◆ Recorded data

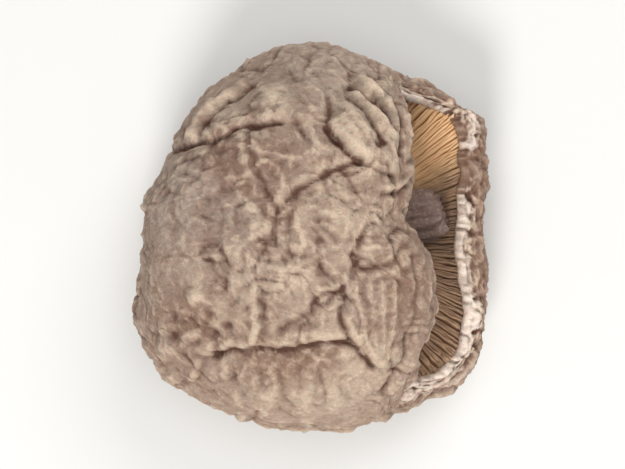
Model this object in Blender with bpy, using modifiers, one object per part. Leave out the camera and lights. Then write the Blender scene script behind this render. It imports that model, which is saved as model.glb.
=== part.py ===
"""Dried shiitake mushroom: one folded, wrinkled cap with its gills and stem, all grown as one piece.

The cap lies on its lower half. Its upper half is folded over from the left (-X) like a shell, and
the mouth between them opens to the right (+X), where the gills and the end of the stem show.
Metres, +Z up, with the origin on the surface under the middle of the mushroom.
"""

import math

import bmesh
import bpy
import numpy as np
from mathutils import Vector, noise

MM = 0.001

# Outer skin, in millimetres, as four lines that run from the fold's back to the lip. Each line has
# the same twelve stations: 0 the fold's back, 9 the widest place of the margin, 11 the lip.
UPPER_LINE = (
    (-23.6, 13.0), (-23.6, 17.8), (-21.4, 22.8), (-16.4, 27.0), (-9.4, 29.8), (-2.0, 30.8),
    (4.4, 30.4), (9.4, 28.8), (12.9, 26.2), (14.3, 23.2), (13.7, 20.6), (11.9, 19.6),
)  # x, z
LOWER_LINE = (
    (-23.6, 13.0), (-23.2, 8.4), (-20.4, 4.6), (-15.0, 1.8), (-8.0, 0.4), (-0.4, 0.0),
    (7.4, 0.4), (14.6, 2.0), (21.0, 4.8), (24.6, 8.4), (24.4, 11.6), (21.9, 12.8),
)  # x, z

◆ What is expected
All the data must be duplicated exactly, with nothing added or removed.

◆ Response to this exercise
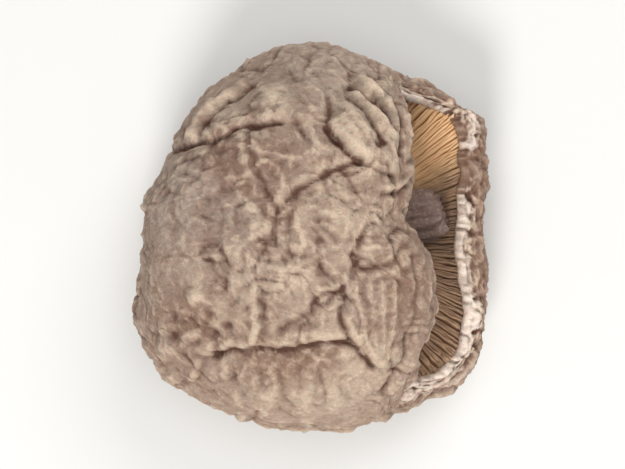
Model this object in Blender with bpy, using modifiers, one object per part. Leave out the camera and lights. Then write the Blender scene script behind this render. It imports that model, which is saved as model.glb.
=== part.py ===
"""Dried shiitake mushroom: one folded, wrinkled cap with its gills and stem, all grown as one piece.

The cap lies on its lower half. Its upper half is folded over from the left (-X) like a shell, and
the mouth between them opens to the right (+X), where the gills and the end of the stem show.
Metres, +Z up, with the origin on the surface under the middle of the mushroom.
"""

import math

import bmesh
import bpy
import numpy as np
from mathutils import Vector, noise

MM = 0.001

# Outer skin, in millimetres, as four lines that run from the fold's back to the lip. Each line has
# the same twelve stations: 0 the fold's back, 9 the widest place of the margin, 11 the lip.
UPPER_LINE = (
    (-23.6, 13.0), (-23.6, 17.8), (-21.4, 22.8), (-16.4, 27.0), (-9.4, 29.8), (-2.0, 30.8),
    (4.4, 30.4), (9.4, 28.8), (12.9, 26.2), (14.3, 23.2), (13.7, 20.6), (11.9, 19.6),
)  # x, z
LOWER_LINE = (
    (-23.6, 13.0), (-23.2, 8.4), (-20.4, 4.6), (-15.0, 1.8), (-8.0, 0.4), (-0.4, 0.0),
    (7.4, 0.4), (14.6, 2.0), (21.0, 4.8), (24.6, 8.4), (24.4, 11.6), (21.9, 12.8),
)  # x, z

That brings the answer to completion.